Another great example of the way individual cards retain their archetypes and yet morph over time is the Chariot. While automobiles did not control the society of Italy 500 years ago as they do now, the vehicle card, the Chariot, has always had a primary role on the Fool’s Journey. How convenient for us in the automotive age, who need this card to help us keep track of all the many joys and traumas that our cars cause us!
I’ve also seen tarot morph in local culture. I was a reader in Putnam, Connecticut, as the huge casinos, Foxwoods and Mohegan Sun, were being built. Once they opened, the Wheel of Fortune began appearing in readings more than it ever had before. Now we had a casino, we had casino employees and gambling addicts. The Wheel of Fortune would appear to indicate both those conditions, where there had been no need for it before.
Rana George speaks of this phenomenon in her book, “The Essential Lenormand.” She poignantly shares that the Coffin card does not so often predict actual physical death now that she reads and resides in the United States, as it did when she resided in war-torn Lebanon.
My perspective on five hundred years of tarot is this. Tarot will always reflect its current culture in its art and interpretation. Although this happens, the archetypes of tarot remain largely unchanged. To me, the archetypes are timeless and perfect.

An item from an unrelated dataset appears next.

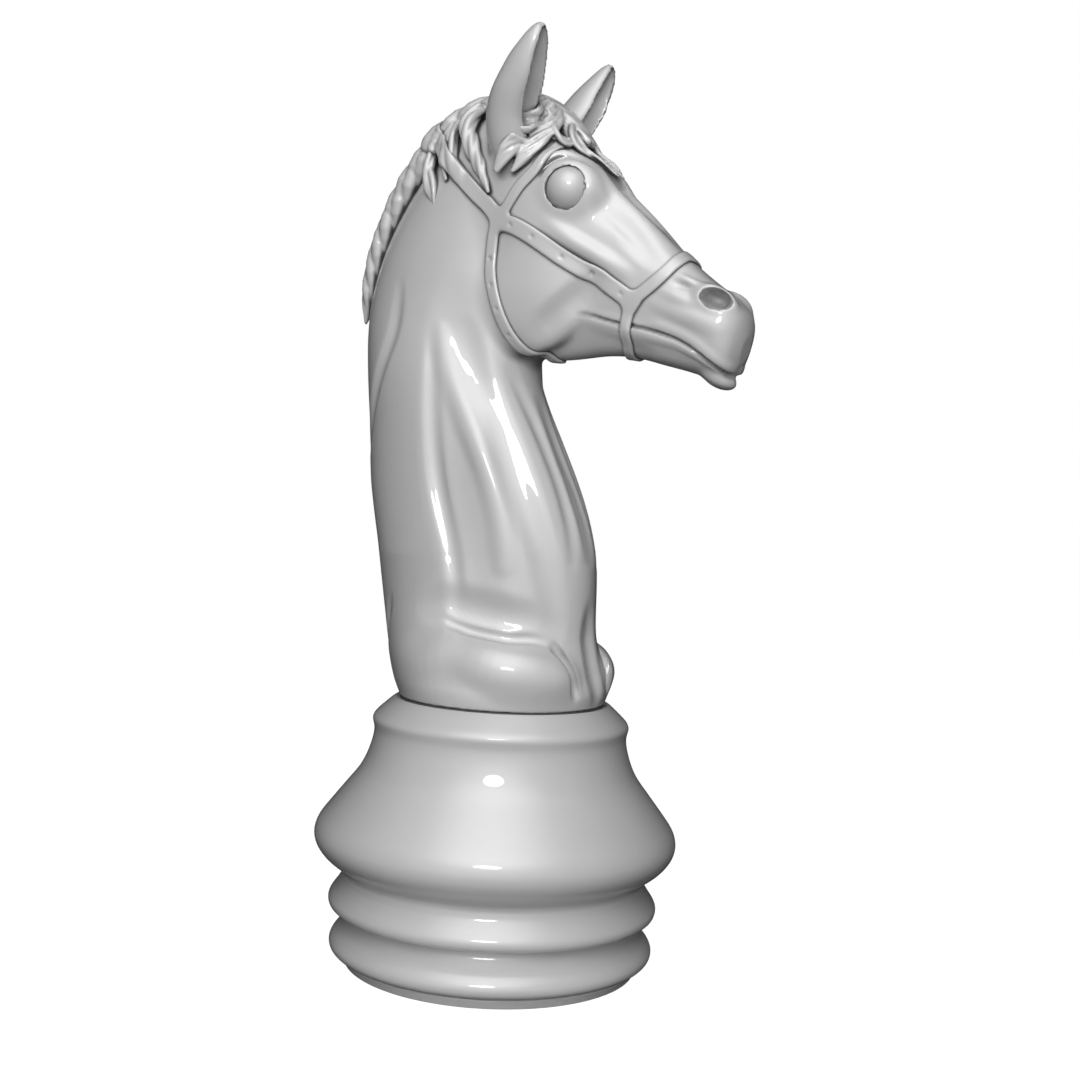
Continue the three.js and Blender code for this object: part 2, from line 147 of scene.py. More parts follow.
def clear_coat(name, grey, with_crease_shade=False):
    """Grey moulded plastic under gloss: faint clouding in the colour, faint orange peel, and on
    request painted shade that darkens the colour in creases.
    """
    material = bpy.data.materials.new(name)
    material.use_nodes = True
    nodes, links = material.node_tree.nodes, material.node_tree.links
    shader = nodes["Principled BSDF"]
    place = nodes.new("ShaderNodeTexCoord")
    clouds = nodes.new("ShaderNodeTexNoise")
    clouds.inputs["Scale"].default_value = 9.0
    clouds.inputs["Detail"].default_value = 4.0
    tint = nodes.new("ShaderNodeValToRGB")
    tint.color_ramp.elements[0].position = 0.3
    tint.color_ramp.elements[0].color = (*[grey * 0.95] * 3, 1.0)
    tint.color_ramp.elements[1].position = 0.75
    tint.color_ramp.elements[1].color = (*[grey * 1.03] * 3, 1.0)
    peel = nodes.new("ShaderNodeTexNoise")
    peel.inputs["Scale"].default_value = 420.0
    peel.inputs["Detail"].default_value = 1.0
    press = nodes.new("ShaderNodeBump")
    press.inputs["Strength"].default_value = 0.05
    press.inputs["Distance"].default_value = 0.0006
    links.new(place.outputs["Object"], clouds.inputs["Vector"])
    links.new(place.outputs["Object"], peel.inputs["Vector"])
    links.new(clouds.outputs["Fac"], tint.inputs["Fac"])
    links.new(tint.outputs["Color"], shader.inputs["Base Color"])
    if with_crease_shade:
        # Painted shade: the colour is multiplied darker where open_air is low, in creases and
        # between parts.
        air = nodes.new("ShaderNodeAttribute")
        air.attribute_name = "open_air"
        painted_crease_shade = nodes.new("ShaderNodeMapRange")
        painted_crease_shade.inputs["From Min"].default_value = 0.35
        painted_crease_shade.inputs["From Max"].default_value = 0.85
        painted_crease_shade.inputs["To Min"].default_value = 0.12
        darker = nodes.new("ShaderNodeMix")
        darker.data_type = "RGBA"
        darker.blend_type = "MULTIPLY"
        darker.inputs["Factor"].default_value = 1.0
        links.new(air.outputs["Fac"], painted_crease_shade.inputs["Value"])
        links.new(tint.outputs["Color"], darker.inputs["A"])
        links.new(painted_crease_shade.outputs["Result"], darker.inputs["B"])
        links.new(darker.outputs["Result"], shader.inputs["Base Color"])
    links.new(peel.outputs["Fac"], press.inputs["Height"])
    links.new(press.outputs["Normal"], shader.inputs["Normal"])
    shader.inputs["Roughness"].default_value = 0.55
    shader.inputs["Specular IOR Level"].default_value = 1.0
    shader.inputs["Coat Weight"].default_value = 1.0
    shader.inputs["Coat Roughness"].default_value = 0.03
    return material


def bent_line(keys, count):
    """Points of a smooth curve through the keys (a centripetal Catmull-Rom curve)."""
    pts = [np.array(k, float) for k in keys]
    pts = [2 * pts[0] - pts[1], *pts, 2 * pts[-1] - pts[-2]]
    knots = [0.0]
    for a, b in zip(pts, pts[1:]):
        knots.append(knots[-1] + math.sqrt(np.linalg.norm(b - a)))
    out = []
    for t in np.linspace(knots[1], knots[-2], count):
        i = min(max(int(np.searchsorted(knots, t, side="right")) - 1, 1), len(pts) - 3)
        level = pts[i - 1 : i + 3]
        spots = knots[i - 1 : i + 3]
        for step in (1, 2, 3):
            level = [
                level[j]
                + (level[j + 1] - level[j]) * (t - spots[j]) / (spots[j + step] - spots[j])
                for j in range(len(level) - 1)
            ]
        out.append(tuple(level[0]))
    return out


def turn_piece(name, profile, material, sides=192, crease=35.0):
    """Revolve a closed profile of (radius, height) in millimetres about the upright axis."""
    shape = bmesh.new()
    rings = []
    for r, z in profile:
        if r < 1e-6:
            rings.append([shape.verts.new((0.0, 0.0, z / 1000.0))])
            continue
        ring = []
        for k in range(sides):
            angle = 2 * math.pi * k / sides
            spot = (r * math.cos(angle) / 1000.0, r * math.sin(angle) / 1000.0, z / 1000.0)
            ring.append(shape.verts.new(spot))
        rings.append(ring)
    pairs = list(zip(rings, rings[1:]))
    if len(rings[0]) > 1 and len(rings[-1]) > 1:
        pairs.append((rings[-1], rings[0]))
    for low, high in pairs:
        for k in range(sides):
            n = (k + 1) % sides
            corners = [low[k % len(low)], low[n % len(low)]]
            corners += [high[n % len(high)], high[k % len(high)]]
            face = list(dict.fromkeys(corners))
            if len(face) > 2:
                shape.faces.new(face)
    bmesh.ops.recalc_face_normals(shape, faces=shape.faces)
    mesh = bpy.data.meshes.new(name)
    shape.to_mesh(mesh)
    shape.free()
    for face in mesh.polygons:
        face.use_smooth = True
    mesh.set_sharp_from_angle(angle=math.radians(crease))
    mesh.materials.append(material)
    piece = bpy.data.objects.new(name, mesh)
    collection.objects.link(piece)
    return piece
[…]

Our relationships to the archetypes change over time. Our understanding of the archetypes changes over time. The archetypes themselves don’t change, and never need to. The archetypes are universal and sacred. The tarot archetypes naturally adapt to the culture and circumstances of the reader to give us the divinatory symbols and language we need in any century.
Who knows? Maybe centuries from now the Chariot will typically appear to discuss our frequent interplanetary travel.